Math formula may explain why serial killers kill

Researchers have discovered that the seemingly erratic behavior of the "Rostov Ripper," a prolific serial killer active in the 1980s, conformed to the same mathematical pattern obeyed by earthquakes, avalanches, stock market crashes and many other sporadic events. The finding suggests an explanation for why serial killers kill.
Mikhail Simkin and Vwani Roychowdhury, electrical engineers at the University of California, Los Angeles, modeled the behavior of Andrei Chikatilo, a gruesome murderer who took the lives of 53 people in Rostov, Russia between 1978 and 1990. Though Chikatilo sometimes went nearly three years without committing murder, on other occasions, he went just three days. The researchers found that the seemingly random spacing of his murders followed a mathematical distribution known as a power law.

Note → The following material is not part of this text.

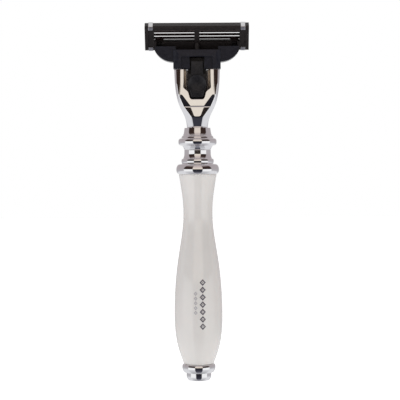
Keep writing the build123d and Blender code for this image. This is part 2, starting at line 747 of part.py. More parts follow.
# ---- Clips: bent aluminium bands over both ends of the frame that hold the blades in ----
clip_top = frame_thickness + clip_thickness
for low_x, name in ((-clip_inner - clip_width, "clip_left"), (clip_inner, "clip_right")):
    with BuildPart() as clip:
        with BuildSketch(unit_plane.offset(low_x)):
            with BuildLine():
                Polyline(
                    (0, clip_hook), (0, 0), (clip_top, 0), (clip_top, unit_depth), (0, unit_depth),
                    (0, unit_depth - clip_hook), (clip_thickness, unit_depth - clip_hook),
                    (clip_thickness, cap_seat), (frame_thickness, cap_seat),
                    (frame_thickness, clip_thickness), (clip_thickness, clip_thickness),
                    (clip_thickness, clip_hook),
                    close=True,
                )
            make_face()
        extrude(amount=clip_width)
        outer_corners = clip.edges().filter_by(Axis.X).filter_by(
            lambda edge: min(
                (edge.center() - unit_plane.from_local_coords((w, v, low_x + clip_width / 2))).length
                for w in (0, clip_top)
                for v in (0, unit_depth)
            )
            < 0.01
        )
        fillet(outer_corners, radius=0.28)
    pieces[name] = clip

# ---- Blades and their bent supports: each pair floats on its own, pushed in by the skin ----
slope = radians(blade_angle)
for index in range(blade_count):
    cutting_v = edge_v + index * blade_pitch

    def slope_point(back, under):
        """The section point this far back from the cutting edge and this far under the blade."""
        return (
            edge_w - back * sin(slope) - under * cos(slope),
            cutting_v + back * cos(slope) - under * sin(slope),
        )

    with BuildPart() as blade:
        with BuildSketch(unit_plane.offset(-blade_half_length)):
            with BuildLine():
                Polyline(
                    slope_point(0, blade_thickness / 2), slope_point(blade_bevel, 0),
                    slope_point(blade_width, 0), slope_point(blade_width, blade_thickness),
                    slope_point(blade_bevel, blade_thickness),
                    close=True,
                )
            make_face()
        extrude(amount=2 * blade_half_length)
    pieces[f"blade_{index + 1}"] = blade

    under = blade_thickness + support_thickness
    bend = slope_point(support_length, blade_thickness)
    inner_back = (bend[1] - support_thickness - cutting_v + under * sin(slope)) / cos(slope)
    with BuildPart() as blade_support:
        with BuildSketch(unit_plane.offset(-blade_half_length)):
            with BuildLine():
                Polyline(
                    slope_point(edge_overhang, blade_thickness), bend, (support_foot, bend[1]),
                    (support_foot, bend[1] - support_thickness), slope_point(inner_back, under),
                    slope_point(edge_overhang, under),
                    close=True,
                )
            make_face()
        extrude(amount=2 * blade_half_length)
    pieces[f"blade_support_{index + 1}"] = blade_support

for name, piece in pieces.items():
    piece.part.label = name
    export_step(piece.part, f"parts/{name}.step")

print(f"pivot axis at y {pivot_y:.3f}, z {pivot_z:.3f}")
print(f"plunger: tip centre z {tip_z:.3f}, travel {plunger_travel:.3f}")
print(f"metres of plunger per radian of pivot: {-plunger_travel / radians(pivot_range) / 1000:.6f}")
print(f"plunger spring from z {chamber_z + seat_gap:.3f} to {collar_rest_z - seat_gap:.3f}")
print(f"button springs' fixed ends at z {spring_seat_z + button_spring_length - 2 * seat_gap:.3f}")
print(f"dock at z {dock_z:.3f}, dock travel {tip_z + plunger_r - yoke_z:.3f}")
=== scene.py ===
"""Cartridge razor: turned resin handle, chromed fittings, release button and pivoting three-blade unit.

Metres, +Z up along the handle. The button and the back of the blade unit face -Y.
"""
from math import cos, pi, radians, sin

import bmesh
import bpy
import numpy as np
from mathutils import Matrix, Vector


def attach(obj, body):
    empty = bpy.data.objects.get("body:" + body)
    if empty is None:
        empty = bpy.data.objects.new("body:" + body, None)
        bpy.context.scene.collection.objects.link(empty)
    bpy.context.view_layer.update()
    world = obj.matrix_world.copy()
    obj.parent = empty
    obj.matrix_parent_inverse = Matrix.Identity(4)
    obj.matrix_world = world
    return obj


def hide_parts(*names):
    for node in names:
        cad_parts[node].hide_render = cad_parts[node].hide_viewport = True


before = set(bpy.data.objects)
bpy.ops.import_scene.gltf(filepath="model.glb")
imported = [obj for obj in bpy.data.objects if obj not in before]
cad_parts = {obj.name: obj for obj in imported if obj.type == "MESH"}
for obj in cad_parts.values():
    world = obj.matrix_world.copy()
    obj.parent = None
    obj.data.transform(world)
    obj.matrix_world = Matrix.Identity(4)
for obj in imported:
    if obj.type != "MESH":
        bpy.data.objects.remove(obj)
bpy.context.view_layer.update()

# ---- Finial ----
# The real piece is the screwed foot of the handle, turned from brass bar and chromed.
# Its flank swells a little from the flat foot and it screws onto the tie rod.
mm = 0.001


def rounded(corners, radii, closed=False, steps=6):
    """Corner points with each corner rounded: a parabola (1-t)^2 A + 2t(1-t) P + t^2 B from the
    point A one radius before the corner P to the point B one radius after it."""
    p = np.asarray(corners, float)
    back, ahead = np.roll(p, 1, 0) - p, np.roll(p, -1, 0) - p
    back_length = np.linalg.norm(back, axis=1, keepdims=True)
    ahead_length = np.linalg.norm(ahead, axis=1, keepdims=True)
    cut = np.broadcast_to(np.asarray(radii, float), len(p))[:, None]
    cut = np.minimum(cut, 0.49 * np.minimum(back_length, ahead_length))
    start, end = p + back / back_length * cut, p + ahead / ahead_length * cut
    t = np.linspace(0, 1, steps)[None, :, None]
    line = (1 - t) ** 2 * start[:, None] + 2 * t * (1 - t) * p[:, None] + t**2 * end[:, None]
    if not closed:
        line[0], line[-1] = p[0], p[-1]
    line = line.reshape(-1, p.shape[1])
    step = np.linalg.norm(line - np.roll(line, 1, 0), axis=1)
    step[0] = step[0] if closed else 1
    return line[step > 1e-7]


def add_mesh(name, points, faces, sharp=35):
    """An object from whole arrays of points and faces, shaded smooth up to the angle given."""
    mesh = bpy.data.meshes.new(name)
    mesh.from_pydata(points.tolist(), [], [row for block in faces for row in block.tolist()])
    mesh.validate()
    mesh.shade_smooth()
    mesh.set_sharp_from_angle(angle=radians(sharp))
    thing = bpy.data.objects.new(name, mesh)
    bpy.context.scene.collection.objects.link(thing)
    return thing


def grid_faces(rows, columns):
    """Quads of a grid whose columns run round and join, as four corner numbers each."""
    i = np.arange(rows - 1)[:, None]
    j = np.arange(columns)[None, :]
    up, on = i + 1, (j + 1) % columns
    quads = [i * columns + j, i * columns + on, up * columns + on, up * columns + j]
    return np.stack(quads, -1).reshape(-1, 4)


def fans(rows, columns, first_pole):
    """Triangles that close the first and the last row of a grid to its two pole points."""
    j = np.arange(columns)
    on, top = (j + 1) % columns, (rows - 1) * columns
    low = np.stack([on, j, np.full(columns, first_pole)], -1)
    high = np.stack([top + j, top + on, np.full(columns, first_pole + 1)], -1)
    return np.concatenate([low, high])


def turned(name, outline, around=160):
    """A turned piece: the outline (radius r, height h) spun round the axis, with x = r cos a,
    y = r sin a and z = h. The outline starts and ends on the axis, where single points close it."""
    a = np.arange(around) * 2 * pi / around
    r, h = outline[1:-1, 0][:, None], outline[1:-1, 1][:, None]
    grid = np.stack([r * np.cos(a), r * np.sin(a), h + 0 * a], -1).reshape(-1, 3)
    poles = np.array([[0, 0, outline[0, 1]], [0, 0, outline[-1, 1]]])
    rows = len(outline) - 2
    return add_mesh(name, np.concatenate([grid, poles]),
                    [grid_faces(rows, around), fans(rows, around, rows * around)])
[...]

When the number of days between Chikatilo's murders is plotted against the number of times he waited that number of days, the relationship forms a near-straight line on a type of graph called a log-log plot. It's the same result scientists get when they plot the magnitude of earthquakes against the number of times each magnitude has occurred — and the same goes for a variety of natural phenomena. The power law outcome suggests that there was an underlying natural process driving the serial killer's behavior.
Simkin and Roychowdhury hypothesize that it's the same type of effect that has also been found to cause epileptics to have seizures. The psychotic effects that lead a serial killer to commit murder "arise from simultaneous firing of large number of neurons in the brain," they wrote. The paper, a preprint of which is available on the arXiv, has been submitted to Biology Letters.
In the brain, the firing of a single neuron can potentially trigger the firing of thousands of others, each of which can in turn trigger thousands more. In this way, neuronal activity cascades through the brain. Most of the time, the cascade is small and quickly dies down, but occasionally — after time intervals determined by the power law — the neuronal activity surpasses a threshold.
In epileptics, a threshold-crossing cascade of neurons induces a seizure.  And if the Simkin and Roychowdhury's theory is right, a similar buildup of excited neurons is what flooded the Rostov Ripper with an overwhelming desire to commit murder. Sometimes he went years without his neurons crossing the threshold, other times, just days.
When Simkin and Roychowdhury factored a delay into their model to account for the time it took for Chikatilo to plan his next attack, and when they treated his murders as having had a sedative effect on him by damping down the activity of his neurons, their model fit strongly with his murder pattern.